Victory, a resident of Caruth Village, Mesopotamia, had gone to Hopewell — as he frequently did — to visit a friend — one of the Morgans’ neighbours — and an argument ensured between Victory and the older Morgans over the music that Victory was playing from a device said in court to be a jukebox.
After hearing the guilty verdict, Bacchus-Baptiste told the senior magistrate that his decision — a lengthy written judgement — did not treat with “the various inconsistencies” between the statements of the prosecution witnesses.
She said there were “grave inconsistencies” that left reasonable doubt in her mind, adding that her cross examination of Victory showed gross inconsistencies between his statement to the police and what he said in court.
Bacchus-Baptiste said that the case was not an easy one, and in mitigation, noted the character witness evidence of Pastor Manson Shortte, the only independent witness that the defence called.
She further said that there is the issue of good character and the manner in which the incident unfolded.
Bacchus-Baptiste said there was no doubt that Victory contributed to what happened.
“I have to accept your decision, I may not agree with it, I have to accept it, but, nevertheless, he contributed by his behaviour.”
She said it was clear that Victory slandered Mrs. Morgan in front of his face by telling her “hurtful words” that she lowered herself when she married her husband.

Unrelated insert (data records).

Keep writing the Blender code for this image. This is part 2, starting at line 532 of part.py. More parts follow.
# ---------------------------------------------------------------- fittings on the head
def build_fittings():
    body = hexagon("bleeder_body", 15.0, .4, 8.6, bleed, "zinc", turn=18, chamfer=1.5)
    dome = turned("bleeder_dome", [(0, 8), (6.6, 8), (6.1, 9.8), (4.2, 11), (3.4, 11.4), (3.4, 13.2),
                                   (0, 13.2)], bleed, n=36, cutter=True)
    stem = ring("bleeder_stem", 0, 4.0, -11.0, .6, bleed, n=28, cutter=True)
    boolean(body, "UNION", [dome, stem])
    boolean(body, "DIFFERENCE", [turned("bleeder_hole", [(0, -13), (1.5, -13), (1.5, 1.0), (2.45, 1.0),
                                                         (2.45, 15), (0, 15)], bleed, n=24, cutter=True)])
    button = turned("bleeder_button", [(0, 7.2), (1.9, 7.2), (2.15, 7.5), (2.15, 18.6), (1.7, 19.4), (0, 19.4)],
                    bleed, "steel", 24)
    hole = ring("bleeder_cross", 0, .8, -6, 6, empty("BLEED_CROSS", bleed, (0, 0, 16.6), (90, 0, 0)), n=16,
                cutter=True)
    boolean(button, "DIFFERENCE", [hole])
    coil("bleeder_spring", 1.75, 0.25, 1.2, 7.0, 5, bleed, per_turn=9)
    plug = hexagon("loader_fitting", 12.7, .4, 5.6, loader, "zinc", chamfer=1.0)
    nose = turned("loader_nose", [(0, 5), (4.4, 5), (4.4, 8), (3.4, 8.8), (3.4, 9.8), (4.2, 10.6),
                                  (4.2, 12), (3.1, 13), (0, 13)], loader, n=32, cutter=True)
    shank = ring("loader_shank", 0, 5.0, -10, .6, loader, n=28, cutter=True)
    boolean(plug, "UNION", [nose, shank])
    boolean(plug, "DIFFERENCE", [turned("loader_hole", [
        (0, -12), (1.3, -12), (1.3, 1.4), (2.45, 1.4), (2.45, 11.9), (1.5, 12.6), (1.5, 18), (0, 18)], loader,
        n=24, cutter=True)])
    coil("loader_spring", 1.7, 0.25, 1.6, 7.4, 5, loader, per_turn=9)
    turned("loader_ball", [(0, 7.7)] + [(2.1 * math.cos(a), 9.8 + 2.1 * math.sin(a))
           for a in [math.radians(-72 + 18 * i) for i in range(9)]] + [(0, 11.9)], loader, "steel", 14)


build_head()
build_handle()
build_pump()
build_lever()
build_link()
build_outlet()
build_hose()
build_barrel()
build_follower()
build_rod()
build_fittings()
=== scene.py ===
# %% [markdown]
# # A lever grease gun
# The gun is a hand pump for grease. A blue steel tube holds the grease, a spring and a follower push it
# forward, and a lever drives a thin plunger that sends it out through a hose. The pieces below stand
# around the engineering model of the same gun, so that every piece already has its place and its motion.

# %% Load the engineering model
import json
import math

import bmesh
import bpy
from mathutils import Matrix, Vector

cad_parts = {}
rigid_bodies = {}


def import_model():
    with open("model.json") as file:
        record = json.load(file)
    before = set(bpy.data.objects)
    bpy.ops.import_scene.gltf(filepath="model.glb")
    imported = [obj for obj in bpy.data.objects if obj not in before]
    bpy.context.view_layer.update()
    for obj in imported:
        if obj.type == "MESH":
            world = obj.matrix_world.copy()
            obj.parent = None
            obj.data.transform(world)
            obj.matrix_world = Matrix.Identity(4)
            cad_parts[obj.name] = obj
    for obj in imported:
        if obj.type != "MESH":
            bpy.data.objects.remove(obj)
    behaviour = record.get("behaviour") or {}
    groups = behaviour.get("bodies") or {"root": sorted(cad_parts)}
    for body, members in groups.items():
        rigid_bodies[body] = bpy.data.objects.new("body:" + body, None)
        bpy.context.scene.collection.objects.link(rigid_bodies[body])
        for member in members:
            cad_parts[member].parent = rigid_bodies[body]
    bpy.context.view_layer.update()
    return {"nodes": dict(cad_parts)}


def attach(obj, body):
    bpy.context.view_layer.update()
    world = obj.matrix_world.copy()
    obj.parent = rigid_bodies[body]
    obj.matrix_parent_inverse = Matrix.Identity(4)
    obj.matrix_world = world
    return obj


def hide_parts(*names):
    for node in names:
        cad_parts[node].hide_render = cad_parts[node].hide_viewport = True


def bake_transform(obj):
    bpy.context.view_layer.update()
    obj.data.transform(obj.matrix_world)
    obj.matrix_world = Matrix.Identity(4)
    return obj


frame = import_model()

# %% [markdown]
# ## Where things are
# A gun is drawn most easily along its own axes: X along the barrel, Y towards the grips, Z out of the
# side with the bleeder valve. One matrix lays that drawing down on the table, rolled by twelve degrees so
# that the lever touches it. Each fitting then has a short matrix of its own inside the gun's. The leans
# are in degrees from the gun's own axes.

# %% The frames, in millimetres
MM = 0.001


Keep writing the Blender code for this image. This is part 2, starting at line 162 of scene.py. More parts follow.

Victory denied making such a statement.
The lawyer said Victory’s alleged use of the word couldn’t amount to self-defence on the Morgans’ part.

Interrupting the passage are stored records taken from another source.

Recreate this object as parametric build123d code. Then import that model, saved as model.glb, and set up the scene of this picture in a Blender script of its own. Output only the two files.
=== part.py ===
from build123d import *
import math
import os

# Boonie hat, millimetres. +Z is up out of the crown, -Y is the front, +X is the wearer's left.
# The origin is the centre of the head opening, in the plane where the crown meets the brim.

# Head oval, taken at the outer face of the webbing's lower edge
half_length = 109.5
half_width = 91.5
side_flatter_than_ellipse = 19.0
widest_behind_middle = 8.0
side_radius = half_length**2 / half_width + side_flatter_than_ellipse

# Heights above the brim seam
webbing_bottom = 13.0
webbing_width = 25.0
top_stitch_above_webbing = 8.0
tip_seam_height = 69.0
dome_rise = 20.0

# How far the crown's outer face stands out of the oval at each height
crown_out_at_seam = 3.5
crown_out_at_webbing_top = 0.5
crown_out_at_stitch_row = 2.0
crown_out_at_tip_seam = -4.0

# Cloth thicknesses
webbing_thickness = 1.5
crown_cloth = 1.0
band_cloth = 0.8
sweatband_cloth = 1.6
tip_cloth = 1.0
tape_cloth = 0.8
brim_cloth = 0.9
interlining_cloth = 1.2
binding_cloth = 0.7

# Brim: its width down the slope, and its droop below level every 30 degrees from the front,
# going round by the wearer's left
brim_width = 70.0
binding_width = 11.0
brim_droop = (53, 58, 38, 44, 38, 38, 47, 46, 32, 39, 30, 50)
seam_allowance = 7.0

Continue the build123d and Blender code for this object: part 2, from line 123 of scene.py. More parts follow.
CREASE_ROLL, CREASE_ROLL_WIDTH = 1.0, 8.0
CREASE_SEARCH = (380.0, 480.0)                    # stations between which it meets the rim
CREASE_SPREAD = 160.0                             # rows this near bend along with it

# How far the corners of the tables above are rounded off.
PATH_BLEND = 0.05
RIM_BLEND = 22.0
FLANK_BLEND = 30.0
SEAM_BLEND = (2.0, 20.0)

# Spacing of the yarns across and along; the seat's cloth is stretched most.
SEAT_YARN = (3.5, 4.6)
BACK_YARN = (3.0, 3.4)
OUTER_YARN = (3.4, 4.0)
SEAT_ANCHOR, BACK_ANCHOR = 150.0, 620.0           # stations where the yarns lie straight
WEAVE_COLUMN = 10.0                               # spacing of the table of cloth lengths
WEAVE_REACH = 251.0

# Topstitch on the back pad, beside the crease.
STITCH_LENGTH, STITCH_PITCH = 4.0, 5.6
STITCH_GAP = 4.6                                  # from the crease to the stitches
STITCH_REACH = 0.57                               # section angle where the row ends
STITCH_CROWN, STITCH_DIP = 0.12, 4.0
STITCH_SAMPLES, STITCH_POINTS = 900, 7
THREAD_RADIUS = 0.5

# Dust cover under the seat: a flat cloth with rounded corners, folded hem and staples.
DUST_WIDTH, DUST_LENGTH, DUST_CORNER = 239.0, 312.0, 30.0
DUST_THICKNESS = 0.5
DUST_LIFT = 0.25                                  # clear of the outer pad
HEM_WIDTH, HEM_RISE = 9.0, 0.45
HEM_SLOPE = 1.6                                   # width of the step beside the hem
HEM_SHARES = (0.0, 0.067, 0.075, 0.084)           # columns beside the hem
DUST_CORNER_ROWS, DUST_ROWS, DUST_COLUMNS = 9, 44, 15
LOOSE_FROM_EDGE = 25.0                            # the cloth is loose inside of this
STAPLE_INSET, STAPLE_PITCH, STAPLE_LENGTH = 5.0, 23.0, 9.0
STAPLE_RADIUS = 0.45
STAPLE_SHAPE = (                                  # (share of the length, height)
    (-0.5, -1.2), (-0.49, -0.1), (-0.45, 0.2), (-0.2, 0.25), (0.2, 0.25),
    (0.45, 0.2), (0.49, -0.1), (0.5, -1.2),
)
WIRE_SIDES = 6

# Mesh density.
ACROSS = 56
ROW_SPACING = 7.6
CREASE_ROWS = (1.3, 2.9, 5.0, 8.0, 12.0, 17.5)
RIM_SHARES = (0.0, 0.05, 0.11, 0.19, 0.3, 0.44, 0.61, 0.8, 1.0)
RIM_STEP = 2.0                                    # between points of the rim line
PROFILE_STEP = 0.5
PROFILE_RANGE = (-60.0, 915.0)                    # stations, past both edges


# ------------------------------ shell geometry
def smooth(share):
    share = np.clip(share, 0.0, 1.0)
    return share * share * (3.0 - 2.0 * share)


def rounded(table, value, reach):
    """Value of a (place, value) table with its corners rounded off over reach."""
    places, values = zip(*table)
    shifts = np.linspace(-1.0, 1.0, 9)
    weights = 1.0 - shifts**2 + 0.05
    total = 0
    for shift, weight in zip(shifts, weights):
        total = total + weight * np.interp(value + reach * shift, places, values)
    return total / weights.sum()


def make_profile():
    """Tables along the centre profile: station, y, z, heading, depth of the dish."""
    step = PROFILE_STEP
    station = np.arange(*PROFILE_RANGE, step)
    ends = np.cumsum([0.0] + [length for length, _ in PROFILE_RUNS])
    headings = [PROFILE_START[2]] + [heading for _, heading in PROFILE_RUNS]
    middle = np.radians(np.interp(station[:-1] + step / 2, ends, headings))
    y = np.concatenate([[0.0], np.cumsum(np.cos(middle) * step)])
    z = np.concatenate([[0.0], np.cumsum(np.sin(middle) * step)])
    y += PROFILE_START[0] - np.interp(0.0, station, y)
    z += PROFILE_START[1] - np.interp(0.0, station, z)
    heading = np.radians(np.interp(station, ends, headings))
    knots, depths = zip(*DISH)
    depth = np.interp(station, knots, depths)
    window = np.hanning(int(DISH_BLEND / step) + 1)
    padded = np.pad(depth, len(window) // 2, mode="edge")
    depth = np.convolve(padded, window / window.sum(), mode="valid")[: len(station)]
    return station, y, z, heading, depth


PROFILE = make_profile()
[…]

“It is clear in my mind that it is the behaviour of Mafia that caused this incident,” the lawyer said, adding that the incident was not planned.
She asked that a custodial sentence not be imposed, adding, “not with their character — totally clean records and the fact that we are dealing with a family who were really defending one another — whether it was legal or not. Certainly, that’s the issue.”
Regarding a fine, Bacchus-Baptiste reiterated that the charge for which her clients were found guilty is not a simple matter.
She said the court has to balance the interest of the community and the defendants, adding that the matter has been one with “so much pre-trial publicity that it probably should not have even been heard in St. Vincent”.
She said it was only because of the “almost impossibility” of asking that the matter be heard in a different jurisdiction and the cost involved that she did not make such a request.
“But there has been so much pre-trial publicity and even post-trial publicity in this matter that even myself was maligned for doing my job.”
She said that while she does not take on the statements made about her, they show the community in which the trial took place and “the pressure that was brought to bear on this matter.
“And I am asking your honour not to take that pressure on in terms of your sentence,” she said and asked for balance in the interest of all parties and asked for a fine.
“I know that because of the press and the public and everything, it is almost like a circus,” she said.
The magistrate said that considering the principles of sentencing and his own precedent — having jailed for two years a young lady who threw water on her boyfriend — he was sentencing each of the Morgans to four years imprisonment.
Bacchus-Baptiste immediately signalled her intention to appeal the sentence and to apply for a stay of execution of the sentence until the appeal is heard.